A: Pesannya tetap bermusik, menciptakan musik yang lebih serius dan mengikuti perkembangan musik di Indonesia ini, bukan hanya musik rock, tapi juga aliran musik lainnya. Selain kepada pemusik itu sendiri, saya juga berharap pada industri musik, yaitu label atau produser untuk memberikan kesempatan kepada generasi yang baru. Karena perkembangan bisnis ini tidak selalu baik. Seperti sekarang dengan adanya RBT (Ring Back Tone), Sebenarnya itu menghancurkan kreatifitas para pemusik. Sekarang jarang sekali pemusik yang mendapatkan kesempatan untuk membuat album mereka, sayang sekali hasil karya mereka hanya dikenal dalam 30 detik sampai satu menit paling lama.
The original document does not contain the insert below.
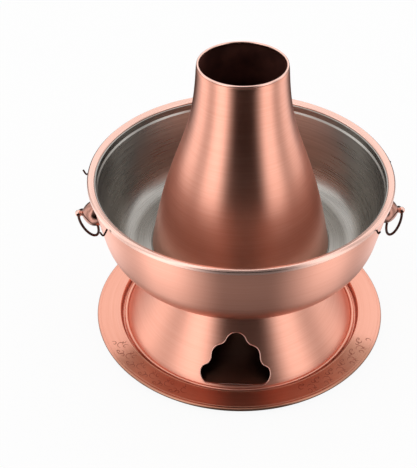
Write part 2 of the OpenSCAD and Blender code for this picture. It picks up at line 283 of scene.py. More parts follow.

Rasanya mubazir, kerja keras, waktu mereka untuk mengeluarkan ide-ide kretifitas pada kenyataannya hanya didengar sepotong di RBT. RBT itu membuat banyak produser hancur, label banyak yang gulung tikar dan ada beberapa yang bergabung menjadi satu. Mereka tidak berani mengambil resiko dalam berspekulasi untuk mempromosikan album band-band baru. Ya jadi harus ada toleransi juga terhadap musik itu sendiri, jadi jangan hanya memikirkan keuntungan. Memang, untungnya bagus dari RBT, banyak sekali grup yang berhasil seperti Ungu atau bahkan Wali. Kalau lagu mereka menjadi hit, ya hasilnya tentu bagus, Tapi sebenarnya itu tidak baik untuk perkembangan musik itu sendiri.